3D code data:
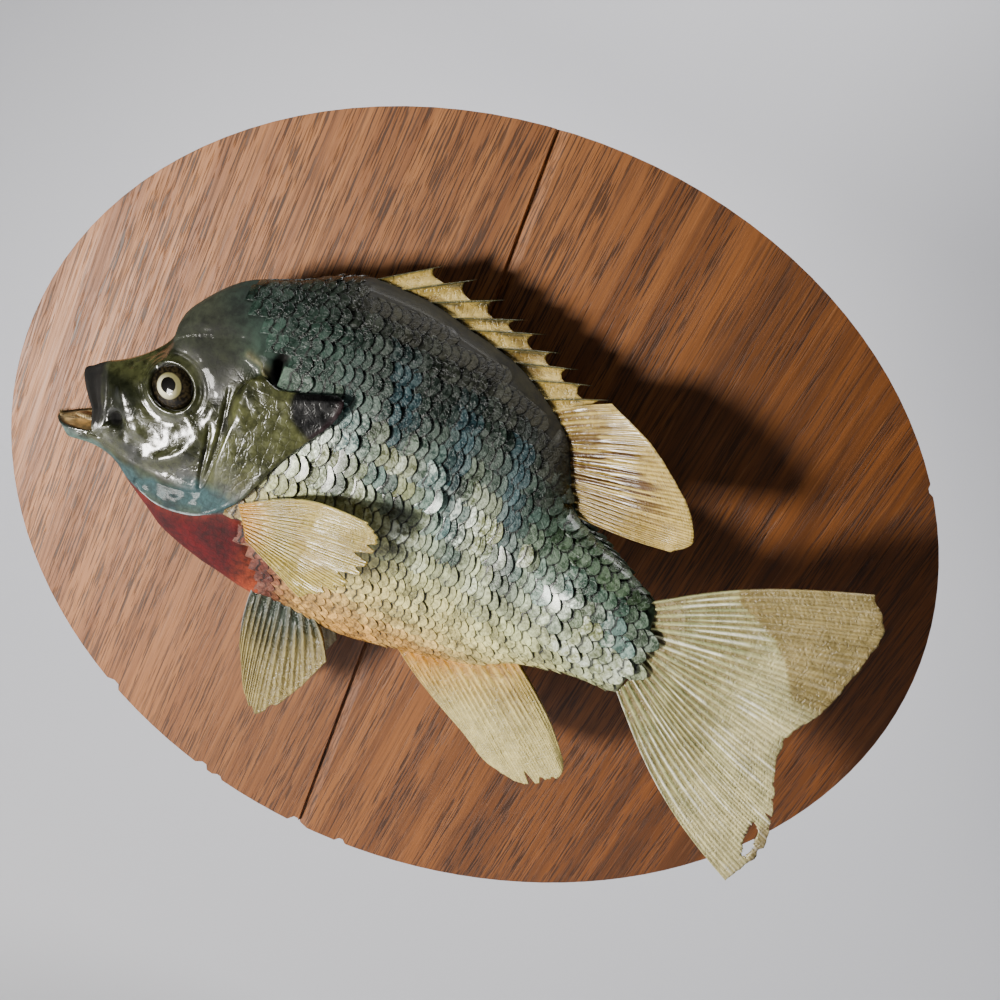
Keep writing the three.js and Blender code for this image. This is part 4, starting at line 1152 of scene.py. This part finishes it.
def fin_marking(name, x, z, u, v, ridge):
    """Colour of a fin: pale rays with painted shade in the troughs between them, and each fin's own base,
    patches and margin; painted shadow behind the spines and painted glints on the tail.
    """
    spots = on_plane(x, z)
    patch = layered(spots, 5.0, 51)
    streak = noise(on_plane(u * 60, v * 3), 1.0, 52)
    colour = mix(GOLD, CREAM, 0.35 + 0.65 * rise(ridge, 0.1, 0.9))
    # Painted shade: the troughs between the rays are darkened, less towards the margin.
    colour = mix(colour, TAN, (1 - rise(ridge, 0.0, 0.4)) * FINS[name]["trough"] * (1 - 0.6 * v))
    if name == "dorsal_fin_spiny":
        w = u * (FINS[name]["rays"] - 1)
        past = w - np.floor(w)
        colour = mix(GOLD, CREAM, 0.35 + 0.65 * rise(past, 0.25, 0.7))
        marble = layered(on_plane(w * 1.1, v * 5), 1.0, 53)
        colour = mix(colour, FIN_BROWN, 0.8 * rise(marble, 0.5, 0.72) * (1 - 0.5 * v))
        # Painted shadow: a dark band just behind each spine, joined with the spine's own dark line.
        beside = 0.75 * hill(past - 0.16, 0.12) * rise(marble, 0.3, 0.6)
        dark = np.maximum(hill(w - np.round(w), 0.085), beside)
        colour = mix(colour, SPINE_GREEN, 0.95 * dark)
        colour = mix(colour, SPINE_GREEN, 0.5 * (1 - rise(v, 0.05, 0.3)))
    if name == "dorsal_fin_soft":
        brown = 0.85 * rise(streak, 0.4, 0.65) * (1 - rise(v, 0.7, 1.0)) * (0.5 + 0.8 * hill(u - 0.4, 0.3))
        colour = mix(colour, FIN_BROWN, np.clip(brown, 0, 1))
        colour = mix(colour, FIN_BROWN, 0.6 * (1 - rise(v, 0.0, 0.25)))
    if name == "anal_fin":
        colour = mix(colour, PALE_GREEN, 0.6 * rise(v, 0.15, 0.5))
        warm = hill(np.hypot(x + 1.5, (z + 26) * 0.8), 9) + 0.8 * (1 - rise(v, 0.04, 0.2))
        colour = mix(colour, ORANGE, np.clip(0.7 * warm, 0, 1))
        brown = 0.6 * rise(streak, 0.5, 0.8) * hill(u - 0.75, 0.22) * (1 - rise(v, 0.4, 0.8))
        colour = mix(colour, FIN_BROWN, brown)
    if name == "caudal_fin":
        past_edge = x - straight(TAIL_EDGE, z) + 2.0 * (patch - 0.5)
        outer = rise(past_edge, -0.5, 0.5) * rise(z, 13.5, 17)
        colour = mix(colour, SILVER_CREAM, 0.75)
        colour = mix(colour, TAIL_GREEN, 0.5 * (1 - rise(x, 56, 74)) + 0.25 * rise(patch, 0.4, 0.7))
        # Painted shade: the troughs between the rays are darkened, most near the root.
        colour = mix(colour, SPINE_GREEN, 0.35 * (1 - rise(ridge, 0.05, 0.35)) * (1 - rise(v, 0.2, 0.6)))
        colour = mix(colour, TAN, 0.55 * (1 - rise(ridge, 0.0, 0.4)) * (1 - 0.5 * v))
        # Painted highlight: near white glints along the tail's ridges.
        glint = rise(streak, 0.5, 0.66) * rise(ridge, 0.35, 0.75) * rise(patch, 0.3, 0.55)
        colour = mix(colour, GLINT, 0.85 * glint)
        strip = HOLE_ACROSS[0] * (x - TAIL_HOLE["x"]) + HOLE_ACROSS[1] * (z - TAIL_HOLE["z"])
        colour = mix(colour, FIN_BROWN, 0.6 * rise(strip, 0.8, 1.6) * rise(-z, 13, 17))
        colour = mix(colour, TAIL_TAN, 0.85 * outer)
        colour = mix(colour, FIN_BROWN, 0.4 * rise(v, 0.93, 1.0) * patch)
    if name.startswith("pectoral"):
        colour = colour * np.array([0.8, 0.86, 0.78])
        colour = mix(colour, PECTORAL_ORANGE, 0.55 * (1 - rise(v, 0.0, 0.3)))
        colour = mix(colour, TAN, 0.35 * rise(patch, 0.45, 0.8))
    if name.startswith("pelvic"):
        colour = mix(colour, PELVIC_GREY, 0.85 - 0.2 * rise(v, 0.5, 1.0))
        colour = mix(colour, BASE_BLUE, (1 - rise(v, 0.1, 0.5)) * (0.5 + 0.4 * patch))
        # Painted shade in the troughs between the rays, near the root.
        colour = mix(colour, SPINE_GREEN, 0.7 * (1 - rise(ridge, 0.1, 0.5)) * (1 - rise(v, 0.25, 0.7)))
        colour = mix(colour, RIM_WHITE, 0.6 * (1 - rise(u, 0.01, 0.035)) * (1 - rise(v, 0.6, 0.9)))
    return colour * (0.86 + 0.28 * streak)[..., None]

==

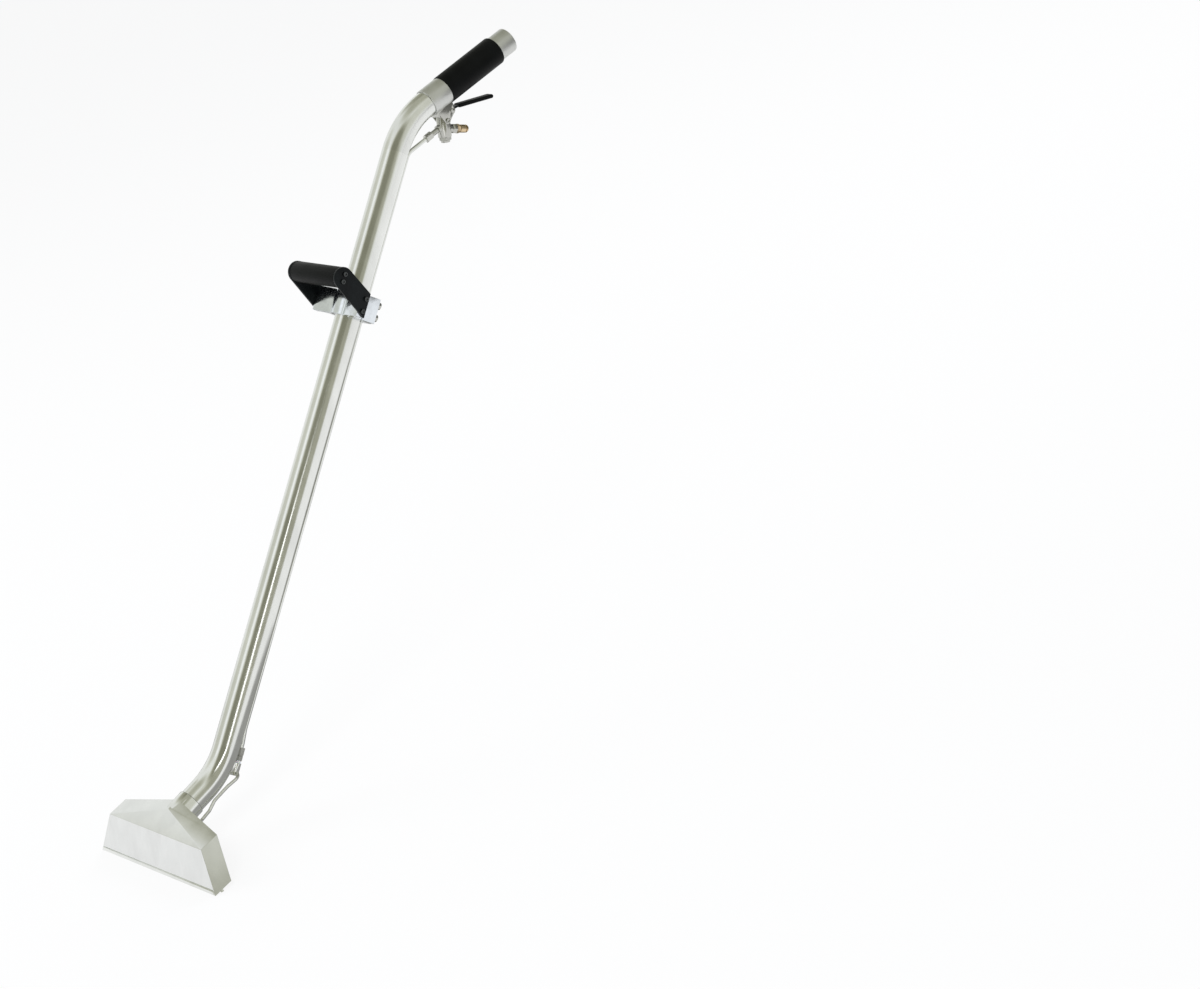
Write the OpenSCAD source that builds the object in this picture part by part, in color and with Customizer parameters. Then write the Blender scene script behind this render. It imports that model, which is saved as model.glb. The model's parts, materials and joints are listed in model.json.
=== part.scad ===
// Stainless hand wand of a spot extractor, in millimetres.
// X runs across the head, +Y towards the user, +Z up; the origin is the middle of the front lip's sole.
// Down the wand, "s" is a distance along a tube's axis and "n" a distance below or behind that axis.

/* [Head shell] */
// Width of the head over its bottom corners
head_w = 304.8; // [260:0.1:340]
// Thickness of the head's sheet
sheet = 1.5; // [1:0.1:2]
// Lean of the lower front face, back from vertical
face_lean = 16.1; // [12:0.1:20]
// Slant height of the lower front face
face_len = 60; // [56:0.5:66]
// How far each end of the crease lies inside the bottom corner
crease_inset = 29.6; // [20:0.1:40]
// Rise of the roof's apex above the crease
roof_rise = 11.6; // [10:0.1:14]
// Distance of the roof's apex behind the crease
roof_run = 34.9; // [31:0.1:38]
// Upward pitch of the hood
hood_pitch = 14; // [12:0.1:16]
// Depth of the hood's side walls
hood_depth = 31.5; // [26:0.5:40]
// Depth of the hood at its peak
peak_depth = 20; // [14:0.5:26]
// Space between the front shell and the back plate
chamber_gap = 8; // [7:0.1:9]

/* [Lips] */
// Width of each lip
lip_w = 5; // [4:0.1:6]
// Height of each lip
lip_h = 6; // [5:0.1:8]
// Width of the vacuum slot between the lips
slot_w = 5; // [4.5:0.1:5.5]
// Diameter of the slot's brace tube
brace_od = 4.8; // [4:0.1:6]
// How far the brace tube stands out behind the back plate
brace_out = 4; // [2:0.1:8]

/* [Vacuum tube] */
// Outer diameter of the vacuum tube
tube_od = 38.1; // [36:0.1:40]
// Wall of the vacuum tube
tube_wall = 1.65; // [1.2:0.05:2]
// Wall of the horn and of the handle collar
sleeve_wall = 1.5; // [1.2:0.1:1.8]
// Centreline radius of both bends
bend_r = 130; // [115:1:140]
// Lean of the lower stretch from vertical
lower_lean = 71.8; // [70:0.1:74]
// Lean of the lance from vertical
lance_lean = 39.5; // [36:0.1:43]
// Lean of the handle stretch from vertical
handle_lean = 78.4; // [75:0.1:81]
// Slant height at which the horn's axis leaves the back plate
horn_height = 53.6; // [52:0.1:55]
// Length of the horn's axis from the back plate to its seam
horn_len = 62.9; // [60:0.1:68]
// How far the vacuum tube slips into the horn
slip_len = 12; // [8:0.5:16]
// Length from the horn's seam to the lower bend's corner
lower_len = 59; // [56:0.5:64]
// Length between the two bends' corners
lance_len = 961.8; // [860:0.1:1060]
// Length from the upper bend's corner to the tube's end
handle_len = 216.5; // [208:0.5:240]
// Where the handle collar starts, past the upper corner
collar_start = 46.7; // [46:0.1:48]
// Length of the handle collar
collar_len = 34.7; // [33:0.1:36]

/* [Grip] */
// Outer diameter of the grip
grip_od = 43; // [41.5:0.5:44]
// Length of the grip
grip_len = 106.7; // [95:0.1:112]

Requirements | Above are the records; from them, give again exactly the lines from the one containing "Write the OpenSCAD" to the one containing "brace_out = 4; // [2:0.1:8]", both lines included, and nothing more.

Solution to the problem |
Write the OpenSCAD source that builds the object in this picture part by part, in color and with Customizer parameters. Then write the Blender scene script behind this render. It imports that model, which is saved as model.glb. The model's parts, materials and joints are listed in model.json.
=== part.scad ===
// Stainless hand wand of a spot extractor, in millimetres.
// X runs across the head, +Y towards the user, +Z up; the origin is the middle of the front lip's sole.
// Down the wand, "s" is a distance along a tube's axis and "n" a distance below or behind that axis.

/* [Head shell] */
// Width of the head over its bottom corners
head_w = 304.8; // [260:0.1:340]
// Thickness of the head's sheet
sheet = 1.5; // [1:0.1:2]
// Lean of the lower front face, back from vertical
face_lean = 16.1; // [12:0.1:20]
// Slant height of the lower front face
face_len = 60; // [56:0.5:66]
// How far each end of the crease lies inside the bottom corner
crease_inset = 29.6; // [20:0.1:40]
// Rise of the roof's apex above the crease
roof_rise = 11.6; // [10:0.1:14]
// Distance of the roof's apex behind the crease
roof_run = 34.9; // [31:0.1:38]
// Upward pitch of the hood
hood_pitch = 14; // [12:0.1:16]
// Depth of the hood's side walls
hood_depth = 31.5; // [26:0.5:40]
// Depth of the hood at its peak
peak_depth = 20; // [14:0.5:26]
// Space between the front shell and the back plate
chamber_gap = 8; // [7:0.1:9]

/* [Lips] */
// Width of each lip
lip_w = 5; // [4:0.1:6]
// Height of each lip
lip_h = 6; // [5:0.1:8]
// Width of the vacuum slot between the lips
slot_w = 5; // [4.5:0.1:5.5]
// Diameter of the slot's brace tube
brace_od = 4.8; // [4:0.1:6]
// How far the brace tube stands out behind the back plate
brace_out = 4; // [2:0.1:8]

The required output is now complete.